Théâtre, littérature, cinéma… et chanson  ! Les textes de Prévert sont mis en musique par Christiane Verger, Wal-Berg, Kosma… Femmes et hommes les chantent  : Agnès Capri, Marianne Oswald, Juliette Gréco, Yves Montand, Marcel Mouloudji, Serge Reggiani… Des Feuilles mortes aux Enfants qui s’aiment, en passant par Barbara, les paroles de Prévert s’envolent pour être fredonnées sur les lèvres du monde entier. Abolissant toute notion de genre, Prévert s’illustre aussi par l’image. Outre ses collaborations avec les photographes (Doisneau, Brassaï, Izis…) et les peintres (Picasso, Miró, Braque…), il confectionne des collages qui déstructurent le réel pour recomposer une image hybride pertinente. Il les associe à ses textes de façon novatrice dans Fatras (1966) et Imaginaires (1970). Quittant son appartement surplombant le Moulin-Rouge (où Boris Vian fut son voisin), Prévert rejoint son ami Trauner à Omonville-la-Petite, petit bout du monde normand où les volutes de fumée des cigarettes l’emportent le 11 avril 1977. Il repose désormais dans le cimetière du village, non loin du jardin dans lequel ses amis lui ont rendu hommage  : Barrault a planté une azalée, Mouloudji un eucalyptus, Arletty du lierre, Montand des pins, Doisneau un tilleul, Carné une euphorbe rouge, Gréco un rhododendron rouge… pour «  celui qui rouge de cœur  », comme le qualifiait André Breton.

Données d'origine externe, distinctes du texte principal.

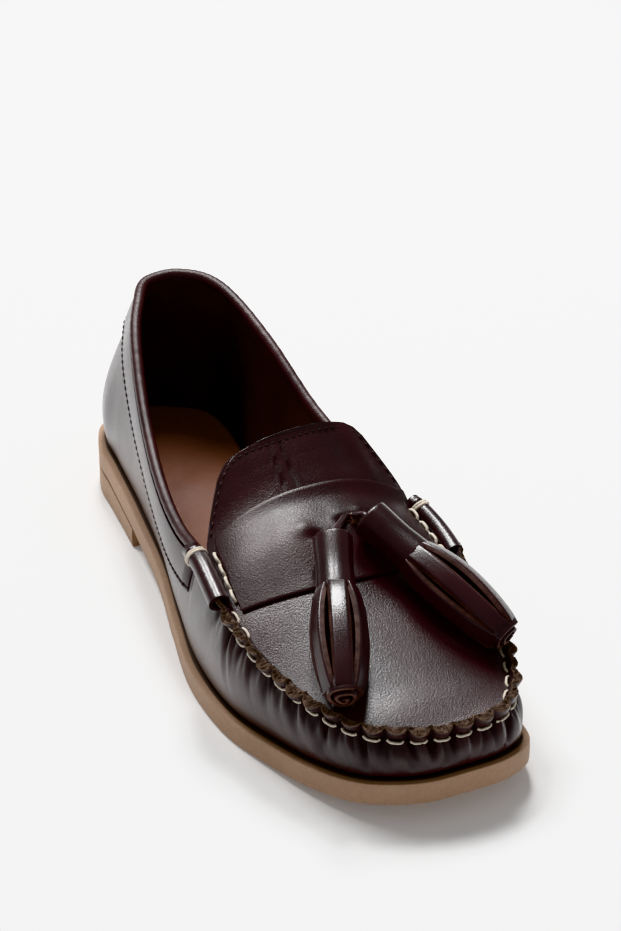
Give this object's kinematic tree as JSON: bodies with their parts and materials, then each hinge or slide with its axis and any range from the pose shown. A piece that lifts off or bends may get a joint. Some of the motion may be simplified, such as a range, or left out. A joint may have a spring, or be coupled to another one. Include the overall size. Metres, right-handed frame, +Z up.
{
  "type": "tassel loafer",
  "caption": "Woman's moccasin-toe tassel loafer, right shoe: hollow leather upper, raised apron seam, instep band with tassels, flat outsole and low heel.",
  "frame": {"origin": "on the floor, under the centre of the part's box", "axes": "+Z up, toe towards -Y, heel towards +Y, inner side of the foot towards +X"},
  "size_m": [0.0998, 0.2572, 0.0855],
  "materials": {
    "oxblood_leather": "smooth, high gloss",
    "raw_edge_leather": "cut edge, fuzzy matte",
    "insole_leather": "smooth, semi-matte",
    "tan_rubber": "plain, matte"
  },
  "bodies": {
    "root": {"outsole": "tan_rubber", "heel": "tan_rubber", "insole": "insole_leather", "upper": "oxblood_leather", "plug_and_tongue": "oxblood_leather", "saddle": "oxblood_leather", "collar_binding": "oxblood_leather", "collar_band": "oxblood_leather", "backstay": "oxblood_leather", "apron_seam": "raw_edge_leather", "barrel_lateral": "oxblood_leather", "barrel_medial": "oxblood_leather", "thong": "oxblood_leather", "tassel_lateral": "oxblood_leather", "tassel_medial": "oxblood_leather"}
  },
  "joints": []
}
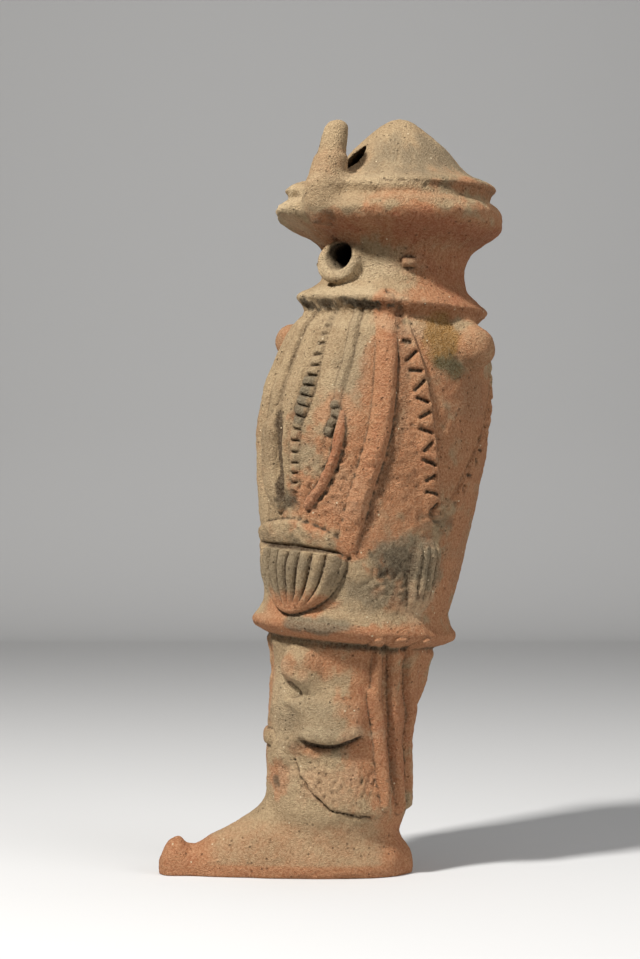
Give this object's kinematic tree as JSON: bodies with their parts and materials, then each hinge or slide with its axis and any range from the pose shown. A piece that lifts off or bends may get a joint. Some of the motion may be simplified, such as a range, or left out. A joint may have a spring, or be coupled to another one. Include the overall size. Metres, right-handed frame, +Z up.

Critique de la presse aux ordres

La liberté de la presse est l’objet d’une vigilance constante de la part de Jacques Prévert. En 1932, écrite pour le groupe Octobre, sa pièce Vive la presse attaque avec véhémence la presse, accusée de mensonges et de servilité, manipulée par ceux qui ont le pouvoir et l’argent. Le protagoniste principal est le Capitaliste. Les autres personnages sont des journaux de l’époque, en l’occurrence l’Ami du peuple, la Croix, l’Œuvre, le Matin et le Temps. Prévert endosse le rôle de l’Ami du peuple. Un général commande le silence dans les rangs afin que le Capitaliste puisse faire l’appel des journaux… En 1937, prévu pour Jean Grémillon, son scénario non tourné le Grand Matinal propose une satire du journalisme qui met en avant des réseaux qui corrompent les informations pour manipuler l’opinion.